Blessed are the cheesemakers

La primera persona que se animó a probar el roquefort merece nuestro reconocimiento. Este anónimo era probablemente un quesero intrépido, inquisidor y, sobre todo, valiente. Este individuo abrió un balde de queso, después de haberlo dejado fermentar durante algún tiempo. Y al descubrir las manchas verdes, no lo tiró a la basura. No protestó porque se le llenó de moho el queso. No maldijo su suerte. En su lugar, se animó a probarlo, y lo encontró no sólo comestible, sino inverosímilmente delicioso.
Quién sabe cuántos otros queseros descubrieron el roquefort antes que él y lo descartaron por defectuoso. Quién sabe cuántos se animaron también a probarlo, y el gusto les desagradó lo suficiente como para descartar todo el proyecto. Tenemos la suerte de que haya nacido este anónimo benefactor de la humanidad, que nos dio un queso distinto.

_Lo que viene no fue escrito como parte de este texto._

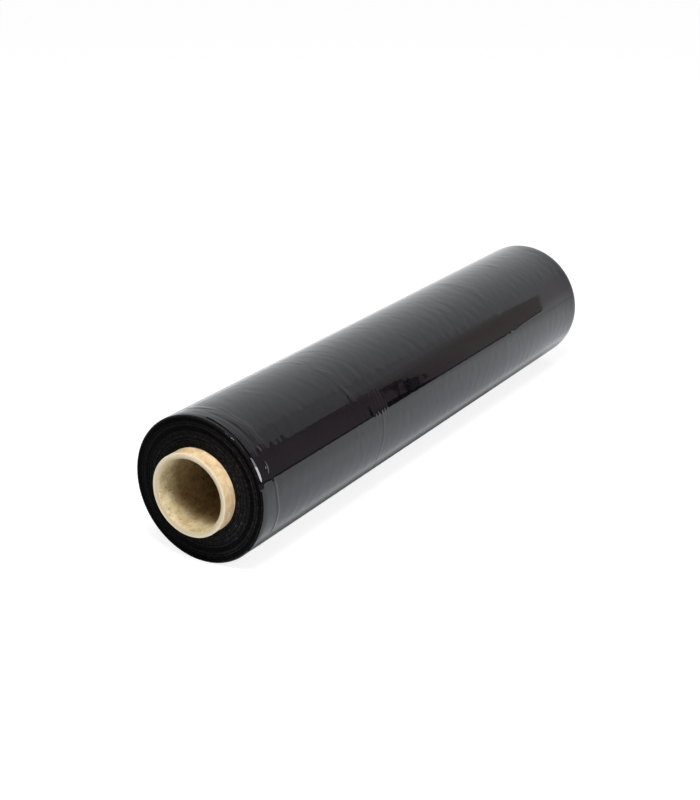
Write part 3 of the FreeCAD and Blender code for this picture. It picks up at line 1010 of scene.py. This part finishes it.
# %% Light the room
ROOM_LIGHT = (0.05, 0.48)
DARK_SIDE = 0.60
BACK_SIDE = 0.97
WHITE_SIDE = 1.04
BEHIND_CAMERA = 0.22
ROOM_TINT = (0.975, 0.99, 1.03, 1.0)
WHITE = (1.0, 1.0, 1.0, 1.0)


def light_room():
    world = bpy.data.worlds.new("room")
    bpy.context.scene.world = world
    tree = empty_tree(world)
    heading = add_node(tree, "ShaderNodeTexCoord").outputs["Generated"]
    parts = add_node(tree, "ShaderNodeSeparateXYZ", Vector=heading)
    x, y = parts.outputs["X"], parts.outputs["Y"]
    from_side = total(tree, spread(tree, y, -0.45, 0.22, DARK_SIDE, BACK_SIDE),
                      spread(tree, y, 0.22, 0.50, 0.0, WHITE_SIDE - BACK_SIDE))
    from_camera = total(tree, spread(tree, x, 0.15, 0.70, BEHIND_CAMERA, 0.92),
                        spread(tree, x, 0.70, 0.90, 0.0, 0.16))
    mirrored, shown, lighting = [
        add_node(tree, "ShaderNodeBackground", Color=colour, Strength=strength).outputs[0]
        for colour, strength in ((ROOM_TINT, product(tree, from_side, from_camera)), (WHITE, 1.0),
                                 (WHITE, spread(tree, x, -1.0, -0.35, *ROOM_LIGHT)))]
    to_film = for_rays(tree, "Glossy", lighting, mirrored)
    add_node(tree, "ShaderNodeOutputWorld", Surface=for_rays(tree, "Camera", to_film, shown))


def soft_box(name, place, width, height, power):
    """A rectangular lamp at a place, turned so that it faces the middle of the roll's near end."""
    lamp = bpy.data.lights.new(name, "AREA")
    lamp.shape = "RECTANGLE"
    lamp.size = width
    lamp.size_y = height
    lamp.energy = power
    holder = new_object(name, lamp)
    holder.location = place
    to_aim = np.array((-FILM_END, 0.0, AXIS_HEIGHT)) - np.array(place)
    distance = float(np.linalg.norm(to_aim))
    holder.rotation_euler = (math.acos(-to_aim[2] / distance), 0.0, math.atan2(-to_aim[0], to_aim[1]))
    holder.visible_camera = False
    print(f"{name}: {distance:.2f} m from its aim, radiance {power / (math.pi * width * height):.1f}")
    return holder


light_room()
soft_box("soft_box_above", (-0.66, -0.44, 1.45), width=0.27, height=0.50, power=16.0)
beside = soft_box("soft_box_beside", (-0.42, -0.74, 0.33), width=0.24, height=0.30, power=1.2)
beside.visible_glossy = False
in_front = soft_box("soft_box_in_front", (-0.62, -0.12, 1.05), width=0.24, height=0.24, power=3.7)
in_front.visible_glossy = False
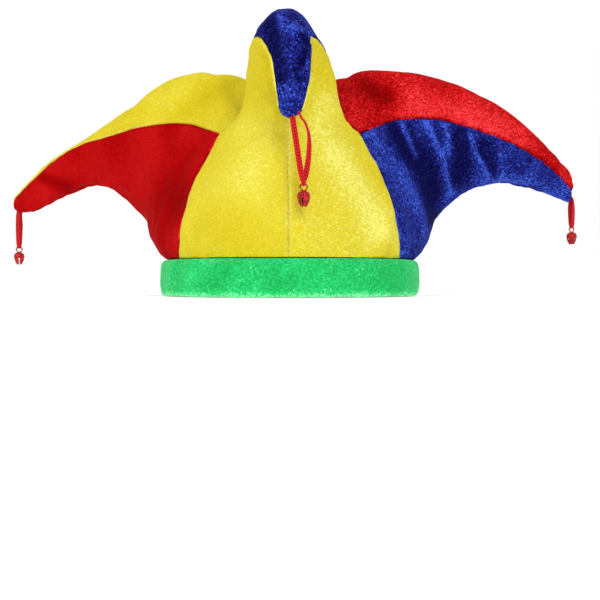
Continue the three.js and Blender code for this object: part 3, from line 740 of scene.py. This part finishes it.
# The seams' valleys and puckers, the folds that show, and the way the pile lies along them. A fold's line is
# seen from the front, and a negative height is a hollow.
FOLDS = [
    {"panel": "right_horn_face_front", "wide": 0.0090, "high": 0.0010, "nap": 0.25,
     "line": [(0.0605, 0.1253), (0.0718, 0.1119), (0.0832, 0.0966), (0.0970, 0.0708), (0.1094, 0.0565)]},
    {"panel": "right_horn_face_front", "wide": 0.0030, "high": 0.0020, "nap": 0.85,
     "line": [(0.0861, 0.1363), (0.0927, 0.1245), (0.0988, 0.1115)]},
    {"panel": "right_horn_face_front", "wide": 0.0034, "high": 0.0028, "nap": 0.46,
     "line": [(0.1056, 0.1389), (0.1134, 0.1258), (0.1209, 0.1110), (0.1253, 0.0978), (0.1299, 0.0866)]},
    {"panel": "right_horn_face_front", "wide": 0.0036, "high": 0.0018, "nap": 0.42,
     "line": [(0.1234, 0.1379), (0.1261, 0.1272), (0.1266, 0.1161)]},
    {"panel": "right_horn_face_front", "wide": 0.0030, "high": 0.0025, "nap": 0.55,
     "line": [(0.1451, 0.1311), (0.1508, 0.1161), (0.1624, 0.1008)]},
    {"panel": "right_horn_face_front", "wide": 0.0026, "high": 0.0014, "nap": 0.32,
     "line": [(0.1724, 0.1163), (0.1767, 0.0997)]},
    {"panel": "right_horn_face_front", "wide": 0.0070, "high": 0.0003, "nap": 0.28,
     "line": [(0.1228, 0.0766), (0.1326, 0.0843), (0.1532, 0.0965), (0.1773, 0.0979), (0.2036, 0.0941),
              (0.2333, 0.0856)]},
    {"panel": "right_horn_face_front", "wide": 0.0105, "high": -0.0018, "nap": -0.6,
     "line": [(0.0844, 0.1325), (0.0927, 0.1181), (0.1051, 0.1036), (0.1141, 0.0844), (0.1148, 0.0632)]},
    {"panel": "right_horn_face_front", "wide": 0.0100, "high": -0.0015, "nap": -0.55,
     "line": [(0.1372, 0.1323), (0.1388, 0.1135), (0.1399, 0.0960)]},
    {"panel": "right_horn_face_front", "wide": 0.0090, "high": -0.0010, "nap": -0.45,
     "line": [(0.1577, 0.1231), (0.1663, 0.1054)]},
    {"panel": "front_horn_back", "wide": 0.0042, "high": -0.0012, "nap": -0.55,
     "line": [(-0.0150, 0.1960), (-0.0128, 0.1800), (-0.0109, 0.1675), (-0.0086, 0.1570), (-0.0076, 0.1487)]},
    {"panel": "front_horn_back", "wide": 0.0060, "high": 0.0006, "nap": -0.15,
     "line": [(-0.0187, 0.1941), (-0.0231, 0.1893)]},
    {"panel": "front_horn_back", "wide": 0.0042, "high": 0.0012, "nap": 0.30,
     "line": [(-0.0083, 0.1960), (-0.0036, 0.1886), (0.0028, 0.1840), (0.0085, 0.1817)]},
    {"panel": "front_horn_back", "wide": 0.0022, "high": -0.0020, "nap": -0.15,
     "line": [(-0.0027, 0.1990), (-0.0018, 0.1890)]},
    {"panel": "front_horn_back", "wide": 0.0036, "high": -0.0016, "nap": -0.60,
     "line": [(0.0088, 0.1785), (0.0115, 0.1731), (0.0098, 0.1660), (0.0081, 0.1604)]},
    {"panel": "front_horn_back", "wide": 0.0014, "high": 0.0008, "nap": 0.30,
     "line": [(0.0118, 0.1835), (0.0151, 0.1780), (0.0135, 0.1692), (0.0115, 0.1625), (0.0105, 0.1566)]},
    {"panel": "front_horn_back", "wide": 0.0045, "high": -0.0006, "nap": -0.30,
     "line": [(0.0027, 0.1535), (0.0062, 0.1474)]},
    {"panel": "front_horn_back", "wide": 0.0075, "high": 0.0, "nap": 0.08,
     "line": [(0.0, 0.1380), (0.0, 0.1270)]},
    {"panel": "front_horn_face_left", "wide": 0.0170, "high": 0.0, "nap": -0.06,
     "line": [(-0.0150, 0.0330), (-0.0434, 0.0380)]},
    {"panel": "front_horn_face_left", "wide": 0.0200, "high": 0.0, "nap": 0.26,
     "line": [(-0.0296, 0.0821), (-0.0258, 0.1135)]},
    {"panel": "front_horn_face_right", "wide": 0.0130, "high": 0.0, "nap": 0.35,
     "line": [(0.0300, 0.1000), (0.0480, 0.0800), (0.0620, 0.0500)]},
    {"panel": "front_horn_face_right", "wide": 0.0300, "high": 0.0, "nap": 0.12,
     "line": [(0.0200, 0.0900), (0.0350, 0.0500)]},
    {"panel": "front_horn_face_right", "wide": 0.0120, "high": 0.0, "nap": 0.30,
     "line": [(0.0232, 0.1394), (0.0178, 0.1208)]},
    {"panel": "left_horn_top", "wide": 0.0100, "high": 0.0, "nap": 0.08,
     "line": [(-0.1100, 0.1560), (-0.0880, 0.1600)]},
    {"panel": "left_horn_top", "wide": 0.0120, "high": 0.0, "nap": -0.25,
     "line": [(-0.0800, 0.1463), (-0.0466, 0.1750)]},
    {"panel": "left_horn_face_front", "wide": 0.0160, "high": -0.0006, "nap": -0.25,
     "line": [(-0.0944, 0.0820), (-0.0855, 0.0700)]},
    {"panel": "left_horn_face_front", "wide": 0.0040, "high": -0.0010, "nap": -0.25,
     "line": [(-0.2141, 0.0998), (-0.1924, 0.0917)]},
    {"panel": "right_horn_top", "wide": 0.0090, "high": -0.0006, "nap": -0.40,
     "line": [(0.0600, 0.1660), (0.0736, 0.1601)]},
    {"panel": "right_horn_top", "wide": 0.0180, "high": 0.0, "nap": 0.24,
     "line": [(0.1000, 0.1560), (0.1536, 0.1436), (0.1906, 0.1328)]},
]
SEAM_DEPTH = 0.0014
SEAM_WIDTH = 0.0018
PUCKER_HEIGHT = 0.0007
PUCKER_PITCH = 0.011
PUCKER_REACH = 0.009
DENT_HEIGHT = 0.0006
DENT_PITCH = 0.032
DENT_CLEAR = 0.02
FOLD_CLEAR = 0.006
RIM_REACH = 0.0016
SEAM_AT_TIP = 0.2
STILL_SHARE = 0.35
NAP_SWING = 0.22
FOOT_START = 0.0283
FOOT_RAMP = 0.004


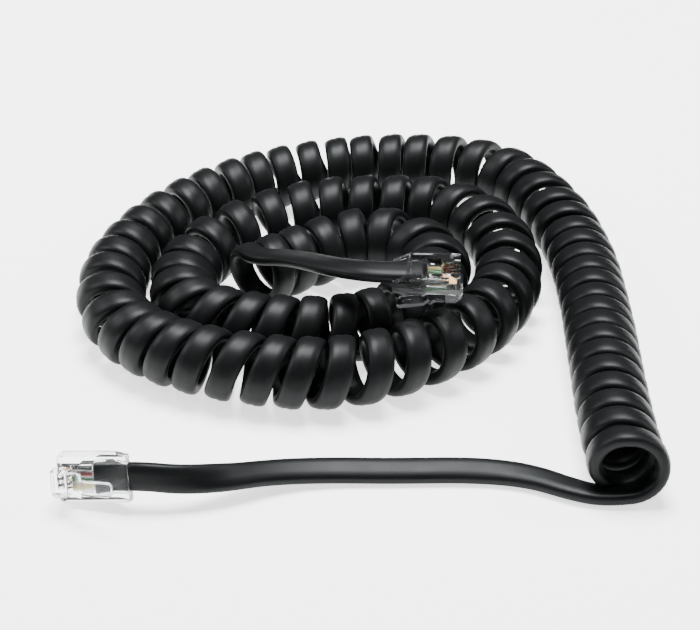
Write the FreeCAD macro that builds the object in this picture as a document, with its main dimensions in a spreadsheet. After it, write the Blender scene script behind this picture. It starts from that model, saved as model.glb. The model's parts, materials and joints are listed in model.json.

Claro que la otra cara de esta moneda es preguntarnos cuántos roquefort quedan sin descubrir debido a la cobardía de otros queseros, más propensos a tirar su trabajo a la basura por considerarlo defectuoso. Pero quiero suponer que no son tantos. Que los queseros saben lo que hacen, y por eso nos han legado tantas variedades diferentes de la misma sustancia básica.